From this perspective, Stern observed that Gabourey Sidibe is deluding herself if she thinks her Academy Award will lead her to a career as an actress. There are simply not enough roles for a woman her size. But Stern's advice goes deeper. Sidibe won't be around that long if she weighs 300 pounds at 26. While she can be active and healthy through her 20s and perhaps her mid-30s, she can't handle that weight into her 40s -- particularly if she gains more.

A discussion of Sidibe's weight inevitably calls forth all kinds of reactions -- including claims of prejudice against heavy people, women, and African Americans -- all of which she is. She is also bound to be unhealthy. Sidibe and her mother, Alice Tan Ridley, seem to recognize this, sort of:

The truth is Gabourey would like to lose some weight but the reality is that she would not have gotten the role of Precious if she had not been heavy. As her mum I would like to see my daughter healthy but if she didn't lose weight that's not a problem either -- it runs in our family. We have relatives that are 80 who are too heavy.

The last part of her statement is the wishful thinking of the addict -- "I know a smoker in his 80s." Yes, but you sure reduce your odds of reaching 80 if you smoke. And you will most likely create subsidiary health issues that will increasingly dog you through life (trouble breathing and sleeping, poor circulation, lingering colds and coughs). There is no free lunch.

I have a rehab treatment center, one where we address both substance abuse and health behavior. We don't tell people they have a problem -- they're aware of that when they arrive at St. Gregory. Obviously, we don't belittle them or put them down. Instead, we simply remind them and ask them to reflect on what we both know to be true -- that they need to change. We work with them to convert that motivation into reality. And we are there to point out the life benefits they experience as they make such changes.

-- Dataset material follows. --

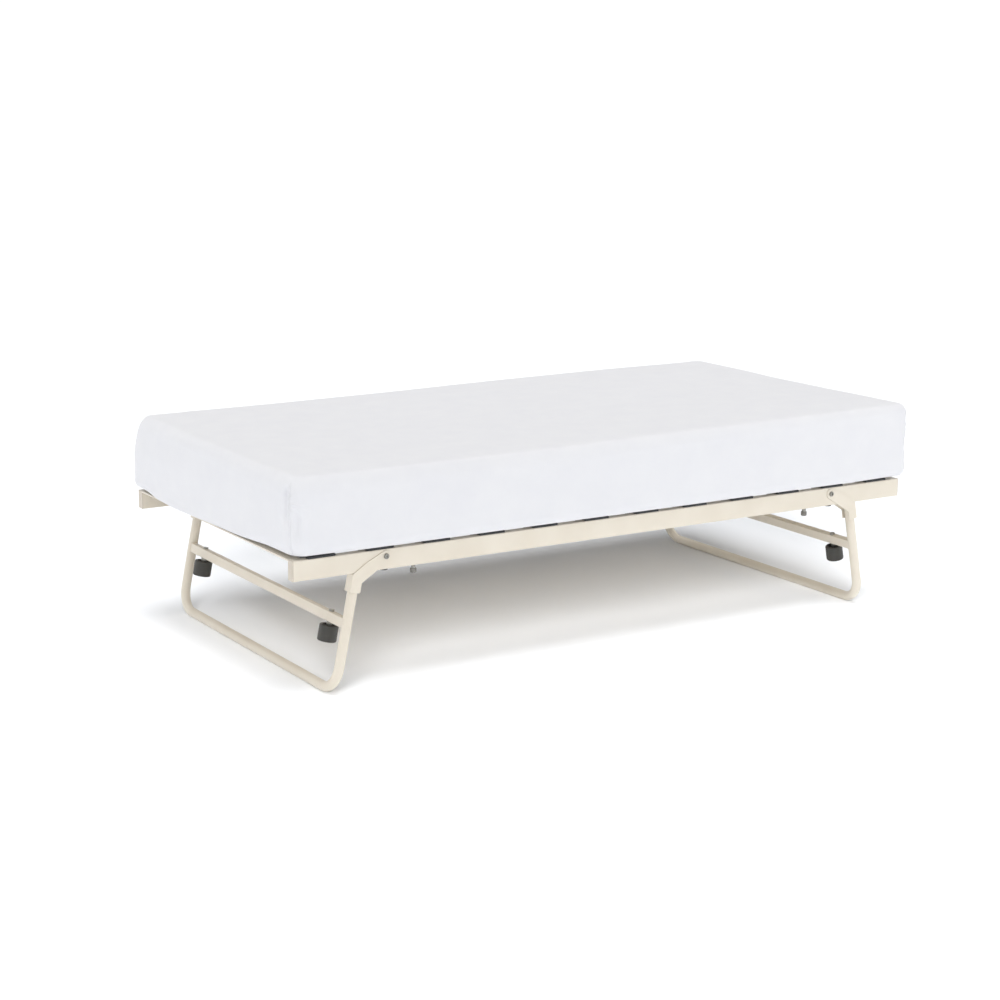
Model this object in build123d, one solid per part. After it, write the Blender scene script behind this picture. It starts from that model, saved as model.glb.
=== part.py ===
from build123d import *
import os
from math import asin, atan2, cos, hypot, radians, sin, sqrt

# Guest bed on fold-away legs, millimetres.  +X along the bed, +Y across it, +Z up.
# The origin is on the floor under the middle of the bed.

# ---- driving dimensions -----------------------------------------------------------------
BED_LENGTH = 1910.0        # over the end caps of the side rails
BED_WIDTH = 920.0          # over the outer faces of the side rails
RAIL_TOP = 355.0           # height of the side rails' upper face
RAIL_HEIGHT = 50.0         # the rails are 50 x 25 rectangular tube
RAIL_DEPTH = 25.0
RAIL_WALL = 1.5
RAIL_CORNER = 2.5          # outside corner radius of the rectangular tube
CAP_FLANGE = 2.5           # end cap plate that closes each rail
CAP_PLUG = 16.0            # ribbed plug behind the plate
CAP_SLACK = 0.2            # plug to tube wall, each side
CAP_WALL = 2.0             # wall of the hollow plug
CAP_EDGE = 1.0             # rounding round the plate
END_BAR_WIDTH = 33.0       # flat bar across each end of the frame
END_BAR_THICK = 4.0
END_BAR_EDGE = 0.8

SLAT_COUNT = 12
SLAT_PITCH = 159.0
SLAT_WIDTH = 64.0
SLAT_THICK = 7.6
SLAT_BOW = 2.2             # arch left in the ply slat under the mattress
SLAT_HALF = 424.0          # half the length of a slat
SLAT_EDGE = 2.0
HOLDER_WIDTH = 74.0        # along the bed
HOLDER_PAD = 5.0           # plastic pad on top of the rail
HOLDER_OUT = 3.0           # pad's set-back from the rail's outer face
HOLDER_GAP = 5.0           # pocket's set-back from the rail's inner face
HOLDER_DEPTH = 42.0        # depth of the pocket along the slat
HOLDER_BASE = 8.0          # underside of the pocket, below the rail's top
HOLDER_CORNER = 4.0
HOLDER_EDGE = 0.8
SLAT_LIFT = 2.7            # slat above the underside of the pocket
POCKET_SLACK = 0.2         # pocket to slat, beside it and at its end
POCKET_HEADROOM = 0.9      # pocket to slat, above it, for the arch
PEG_RADIUS = 4.0
PEG_LENGTH = 9.0

PIVOT_X = 704.4            # leg hinge, from the middle of the bed
PIVOT_Z = 338.0
LEG_SPLAY = 11.31          # degrees, leg to plumb line
LEG_AXIS_X = 780.0         # the leg's centre line where it reaches the rail's underside
TUBE_RADIUS = 12.7         # 1 inch round tube
TUBE_WALL = 1.5
TUBE_BEND = 62.0           # bend radius on the centre line
STOP_GAP = 0.3             # leg's cut end to the rail's underside
CUT_LENGTH = 100.0         # block that trims the leg's ends level
CUT_HEIGHT = 50.0

SHEET_STEEL = 2.0          # thickness of the pressed bracket
CHEEK_GAP = 0.5            # bracket cheek to rail face
EAR_RADIUS = 14.0          # rounded end of the bracket around the hinge bolt
CHANNEL_LENGTH = 48.5      # channel below the rail, along the leg
WEB_START = 4.5            # rail's underside to the top of the channel's web, along the leg
CHEEK_LIP = 0.5            # cheek past the inboard side of the tube
ARM_LOW_Z = 282.0          # height where the diagonal arm leaves the channel, inboard
SHOULDER = (757.0, 328.5)  # bend in the upper edge of the arm, (outboard x, z)
BRACKET_BEND = 1.6         # outside radius between cheek and web

CROSSBAR_HEIGHT = 25.0     # 25 x 20 rectangular tube, tilted with the leg
CROSSBAR_DEPTH = 20.0
CROSSBAR_WALL = 1.5
CROSSBAR_EDGE = 2.0
CROSSBAR_Z = 179.0         # height of its centre
COPE_REACH = 40.0          # half length of the cutters through the bar

ROLLER_RADIUS = 24.0
ROLLER_LENGTH = 42.0
ROLLER_Y = 365.0           # from the bed's centre line
ROLLER_GAP = 8.0           # crossbar to roller
ROLLER_EDGE = 4.0
RECESS_RADIUS = 17.5
RECESS_TOP = 10.0
RECESS_LOW = 13.0
ROLLER_CLEAR = 0.06        # running clearance on the roller's bolt

BOLT_RADIUS = 4.0          # M8
BOLT_HEAD_RADIUS = 7.0
BOLT_HEAD_HEIGHT = 4.2
BOLT_DOME = 2.6            # rounding of the hinge bolt's head
SOCKET_RADIUS = 2.5        # hexagon socket in it, across flats / 2
SOCKET_DEPTH = 2.4
THREAD_PAST_NUT = 1.5
TIP_TO_ROLLER = 2.0        # roller bolt's tip inside the roller's lower end
NUT_FLATS = 13.0
NUT_HEIGHT = 6.5
WASHER_RADIUS = 8.0
WASHER_THICK = 1.6
BOLT_CLEAR = 0.06          # bolt in the holes it turns in
FACE_CLEAR = 0.3           # axial play beside a turning part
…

Hollywood types are notable for their refusal to make judgments of others, and so you won't find any show business personalities taking on Sidibe's weight. When Sidibe started salivating over male hunk Gerard Butler at the Oscars, no one -- least of all Butler, who politely played along -- told Sidibe she isn't going to get a hit of that, or much else. Only Howard Stern is willing to pass along that news.

And, oh, perhaps Michelle Obama, if she's serious about confronting youthful obesity no matter what that requires. While people ARE willing to take on Lindsay Lohan and Brittney Spears for providing bad role models for young women around substance use, and people are always criticizing models for being dangerously thin, what about Sidibe and the rampant obesity among children, especially African American children? Is that worth pricking a few balloons over?